2. Backend offers are not guaranteed to be price-sorted

get_backend_offers() (src/dstack/_internal/server/services/backends/__init__.py:495) uses heapq.merge to merge per-backend offer lists:

offers = heapq.merge(*offers_by_backend, key=lambda i: i[1].price)

heapq.merge requires each input iterable to be pre-sorted. However:

  • Vast.ai (core/backends/vastai/compute.py:58-76): get_offers_by_requirements() returns the raw get_catalog_offers() result without sorting
  • RunPod (core/backends/runpod/compute.py:79-90): get_all_offers_with_availability() similarly returns unsorted results from get_catalog_offers()
  • gpuhunt Catalog.query() explicitly documents that its results are "not strictly sorted by the price" — it uses heapq.merge on per-provider lists that may not be individually sorted

So offers flowing into _get_job_plan() via the dstack apply path are in an approximately-sorted but not strictly price-sorted order.

Why dstack offer works correctly

get_backend_offers_in_run_candidate_fleets() explicitly re-sorts by price at plan.py:732:

backend_offers.sort(key=lambda offer: offer[1].price)

The dstack apply path (find_optimal_fleet_with_offers()_get_backend_offers_in_fleet()get_offers_by_requirements()) does not sort by price after the availability-only sort in offers.py:116.

Code Flow

dstack apply path (not sorted by price)

  1. get_job_plans()find_optimal_fleet_with_offers()_get_backend_offers_in_fleet()get_offers_by_requirements()
  2. get_offers_by_requirements() sorts by availability only (offers.py:116)
  3. _get_job_plan() sorts by availability only (plan.py:835)
  4. Result: offers in approximately-sorted order, not by price

dstack offer path (correctly sorted by price)

  1. get_job_plans()_get_offers_in_run_candidate_fleets()get_backend_offers_in_run_candidate_fleets()
  2. get_backend_offers_in_run_candidate_fleets() sorts by price (plan.py:732)
  3. _get_job_plan() sorts by availability only — but since all are AVAILABLE, the price order is preserved
  4. Result: offers sorted by price ascending

Proposed Fix

Add price as a secondary sort key in _get_job_plan():

# plan.py:835, change from:
job_offers.sort(key=lambda offer: not offer.availability.is_available())
# to:
job_offers.sort(key=lambda offer: (not offer.availability.is_available(), offer.price))
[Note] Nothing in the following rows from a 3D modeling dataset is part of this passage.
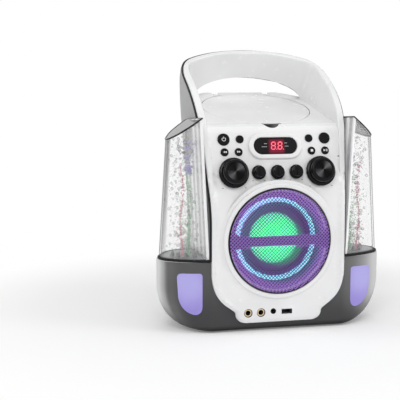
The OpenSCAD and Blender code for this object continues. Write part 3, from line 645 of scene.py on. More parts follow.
# %% Where each section lands
def arch_z(x, half_x=HOLE_X, centre_z=HOLE_Z, rise=HOLE_RISE):
    """Height of the hand hole's arch at width x: an ellipse, wider at the back than in front."""
    return centre_z + rise * np.sqrt(np.clip(1 - (x / half_x) ** 2, 0, 1))


turn = np.clip((upper[:, 1] - CUT_Z) / 62, 0, 1)
fall_angle = np.radians(90 - 68 * turn * turn * (3 - 2 * turn))
fall_y, fall_z = np.sin(fall_angle), -np.cos(fall_angle)
reach = np.linspace(0, 75, 1501)
ray_y = inner_edge[:, 1:2] + fall_y[:, None] * reach
ray_z = inner_edge[:, 2:3] + fall_z[:, None] * reach
skin_z_there = np.interp(ray_y, skin_line[:, 0], skin_line[:, 1])
skin_y_there = np.interp(ray_z, skin_line[:, 1], skin_line[:, 0])
below = (ray_z <= skin_z_there + 0.02) & (ray_y >= skin_y_there - 0.02)
narrow = 1 - 0.10 * turn[:, None] * np.clip(reach / 40, 0, 1)
at_arch = (np.abs(inner_edge[:, 0:1] * narrow) < HOLE_X) & (ray_z <= arch_z(inner_edge[:, 0:1] * narrow))
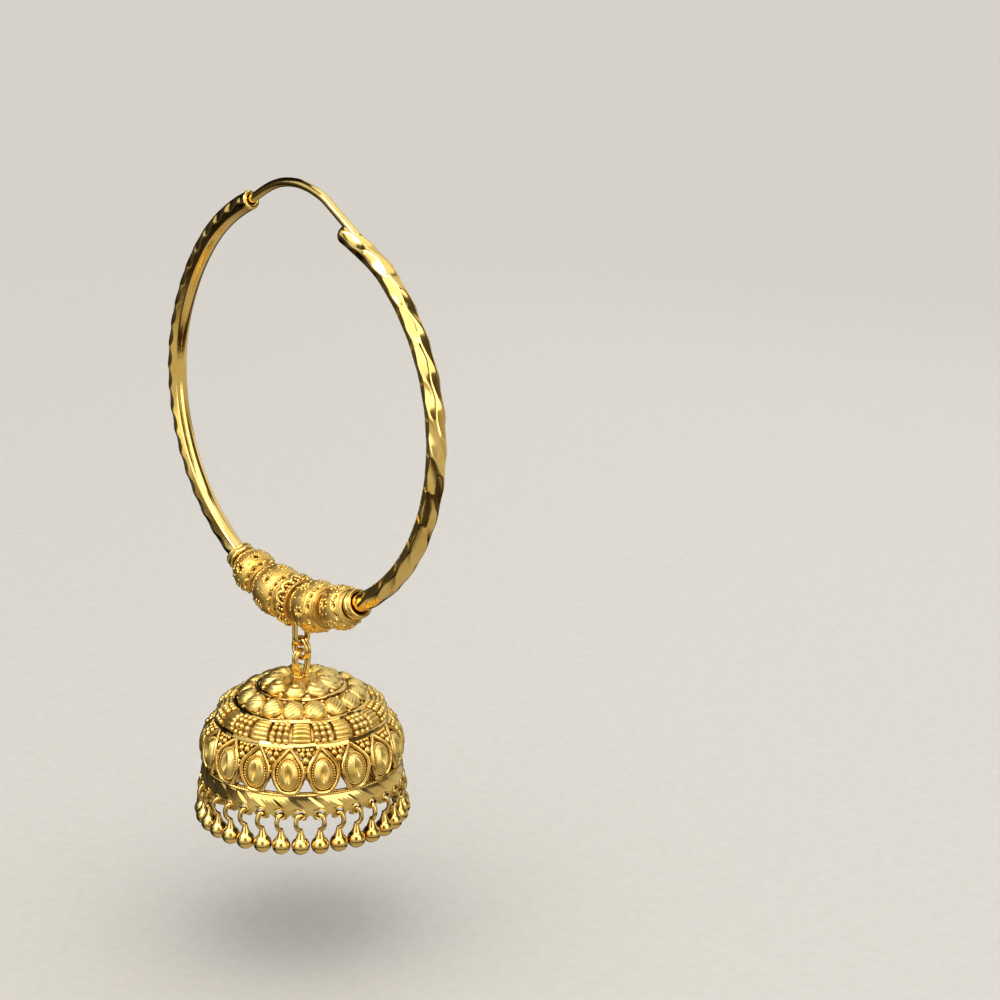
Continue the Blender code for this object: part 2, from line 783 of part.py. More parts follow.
def make_bell(material, parent):
    """The bell and, soldered to its crown, the eye that the link passes through."""
    bm = bmesh.new()
    profile, normals = bell_profile()
    outside, inside = make_upper_bell(bm, profile, normals)
    make_lower_bell(bm, profile, normals, outside, inside)
    bell = to_object("bell", bm, material, parent)

    bm = bmesh.new()
    radius = eye_radius()
    upright = u_bend(radius, radius + EYE_HEIGHT + EYE_ROOT)
    points = [Vector((0.0, p.y, radius - p.z)) for p in upright]
    bend_body(bm, points, EYE_THICKNESS / 2.0, EYE_WIDTH / 2.0, WIRE_SIDES)
    solder(bell, to_object("bell_eye_blank", bm, material, parent))


def fringe_mesh():
    """One drop, measured from its eyelet's middle: a ball whose neck runs on as a wire bent to a ring."""
    middle = -RING_HALF_HEIGHT
    foot = middle - RING_HALF_HEIGHT
    ball_z = foot - NECK_LENGTH - BALL_RADIUS * math.sin(math.radians(BALL_LATITUDES[0]))
    across = Vector((0.0, 1.0, 0.0))
    up = Vector((0.0, 0.0, 1.0))
    bm = bmesh.new()
    rings = []
    for latitude in reversed(BALL_LATITUDES):
        turn = math.radians(latitude)
        centre = Vector((0.0, 0.0, ball_z + BALL_RADIUS * math.sin(turn)))
        radius = BALL_RADIUS * math.cos(turn)
        rings.append(section(bm, centre, up, across, radius, radius, BALL_SIDES))
    for height, radius in ((foot - NECK_LENGTH * NECK_FLARE, NECK_RADIUS), (foot, RING_WIRE_RADIUS)):
        rings.append(section(bm, Vector((0.0, 0.0, height)), up, across, radius, radius, RING_WIRE_SIDES))
    for i in range(RING_STEPS):
        turn = math.radians(RING_START + (RING_END - RING_START) * i / (RING_STEPS - 1))
        centre = Vector((RING_HALF_WIDTH * math.sin(turn), 0.0, middle - RING_HALF_HEIGHT * math.cos(turn)))
        along = Vector((RING_HALF_WIDTH * math.cos(turn), 0.0, RING_HALF_HEIGHT * math.sin(turn)))
        rings.append(section(bm, centre, along, across, RING_WIRE_RADIUS, RING_WIRE_RADIUS, RING_WIRE_SIDES))
    for low, high in zip(rings, rings[1:]):
        join_rings(bm, low, high)
    bm.faces.new(rings[-1])
    bottom = bm.verts.new((0.0, 0.0, ball_z - BALL_RADIUS))
    for i in range(BALL_SIDES):
        bm.faces.new((rings[0][i], rings[0][(i + 1) % BALL_SIDES], bottom))
    bmesh.ops.recalc_face_normals(bm, faces=bm.faces)
    mesh = bpy.data.meshes.new("fringe_drop")
    bm.to_mesh(mesh)
    bm.free()
    return mesh


def make_fringe(material, parent):
    """A drop in every eyelet, each turned to face out."""
    mesh = fringe_mesh()
    radius = BELL_RADIUS - BELL_WALL / 2.0
    height = -EYE_HEIGHT - EYELET_DROP * BELL_HEIGHT
    for i in range(DROP_COUNT):
        turn = motif_turn(i + 0.5, DROP_COUNT, DROP_START)
        drop = mesh_object("fringe_drop_%02d" % (i + 1), mesh, material, parent)
        drop.location = (radius * math.cos(turn), radius * math.sin(turn), height)
        drop.rotation_euler = (0.0, 0.0, turn)


def main():
    clear_scene()
    hoop_gold = metal("diamond_cut_gold", BRIGHT_GOLD, 0.16)
    bead_gold = metal("granulated_bead_gold", DEEP_GOLD, 0.42)
    spacer_gold = metal("spacer_gold", GOLD, 0.34)
    wire_gold = metal("link_wire_gold", GOLD, 0.28)
    bell_gold = metal("chased_bell_gold", GOLD, 0.36)
    fringe_gold = metal("fringe_ball_gold", GOLD, 0.24)
    make_hoop(hoop_gold)
    make_bead_group(bead_gold, spacer_gold)
    link_pivot = pivot("link_pivot", link_axis_z())
    drop_axis = link_axis_z() - drop_axis_below_link_axis()
    drop_pivot = pivot("drop_pivot", drop_axis, link_pivot, link_axis_z())
    make_link(wire_gold, link_pivot)
    make_bell(bell_gold, drop_pivot)
    make_fringe(fringe_gold, drop_pivot)


main()
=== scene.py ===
"""Looks for a gold hoop earring.

A diamond-cut hoop carries pierced beads and a flower spacer, and a chased bell with a fringe hangs from it.
Sizes are in millimetres and angles in degrees, apart from the turns on bell and beads, in radians.
"""
import math
import random

import bmesh
import bpy
from mathutils import Matrix, Vector


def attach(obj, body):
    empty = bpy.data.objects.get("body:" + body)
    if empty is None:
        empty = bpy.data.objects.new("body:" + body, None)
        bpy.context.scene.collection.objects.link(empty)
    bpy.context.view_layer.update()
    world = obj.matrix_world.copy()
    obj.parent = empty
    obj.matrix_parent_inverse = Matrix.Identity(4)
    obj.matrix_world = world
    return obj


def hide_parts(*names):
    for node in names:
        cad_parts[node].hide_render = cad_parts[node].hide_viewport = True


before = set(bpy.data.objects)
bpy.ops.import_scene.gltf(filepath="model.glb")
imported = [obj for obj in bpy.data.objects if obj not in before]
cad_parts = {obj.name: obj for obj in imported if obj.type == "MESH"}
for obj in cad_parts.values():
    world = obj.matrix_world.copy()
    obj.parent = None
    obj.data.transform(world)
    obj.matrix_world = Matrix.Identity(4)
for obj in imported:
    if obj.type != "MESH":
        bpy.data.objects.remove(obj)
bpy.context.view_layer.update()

MM = 0.001
FRONT = Vector((0.0, -1.0, 0.0))
ACROSS = Vector((1.0, 0.0, 0.0))

# The finishes of a piece's faces: its own skin, polished, painted dark brown inside as shade, and
# diamond-cut
BODY, BRIGHT, SHADED_INSIDE, CUT = range(4)

# The hoop's circle and its tube and wire, as in the frame
HOOP_RADIUS = 19.0
HOOP_CENTRE_Z = -21.08
TUBE_RADIUS = 0.925
WIRE_RISE = 2.08
WIRE_RADIUS = 0.425
MOUTH_ANGLE = 109.6
CLOSED_ANGLE = 430.3
END_DOME = 0.75
TUBE_SIDES = 60
TUBE_ROW_STEP = 0.12
LIP_LENGTH = 0.22
MOUTH_LIP = (
    (1.60, 0.42), (0.50, 0.44), (0.14, 0.47), (0.02, 0.55),
    (-0.02, 0.68), (0.00, 0.82), (0.10, 0.91),
)
TUBE_PATH = (
    (109.6, 1.048), (120.0, 1.037), (130.0, 1.027), (142.0, 1.011),
    (158.0, 1.000), (410.0, 1.000), (421.0, 0.985), (430.3, 0.980),
)
WIRE_PATH = (
    (63.5, 0.105), (69.0, 0.240), (72.5, 0.375), (76.0, 0.553),
    (79.2, 0.736), (82.4, 0.851), (85.4, 0.933), (90.0, 1.000),
    (95.6, 0.966), (99.1, 0.870), (102.5, 0.736), (106.0, 0.580),
    (109.6, 0.455), (114.0, 0.388), (119.0, 0.343),
)

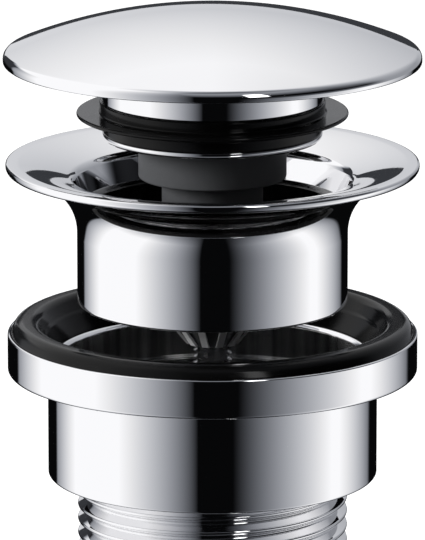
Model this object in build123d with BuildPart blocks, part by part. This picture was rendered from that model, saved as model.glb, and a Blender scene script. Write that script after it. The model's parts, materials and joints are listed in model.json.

This ensures that within each availability group, offers are sorted by price ascending — matching the behavior of dstack offer.

An alternative (or complementary) fix would be to add the same price sort in get_offers_by_requirements() (offers.py:116), which would fix the root cause for all callers. However, the _get_job_plan() fix is more targeted and consistent with the existing explicit sort in get_backend_offers_in_run_candidate_fleets().

Secondary Issue

dstack apply --max-offers defaults to 3 (src/dstack/_internal/cli/services/configurators/run.py:350), while dstack offer --max-offers defaults to 50 (src/dstack/_internal/cli/commands/offer.py:47). The low default for dstack apply amplifies the impact of incorrect sorting — users only see 3 offers and never discover the cheaper ones further down the list.

This default could be raised to match dstack offer (50), or at least increased enough (e.g., 10-20) so users can see a representative sample of available pricing.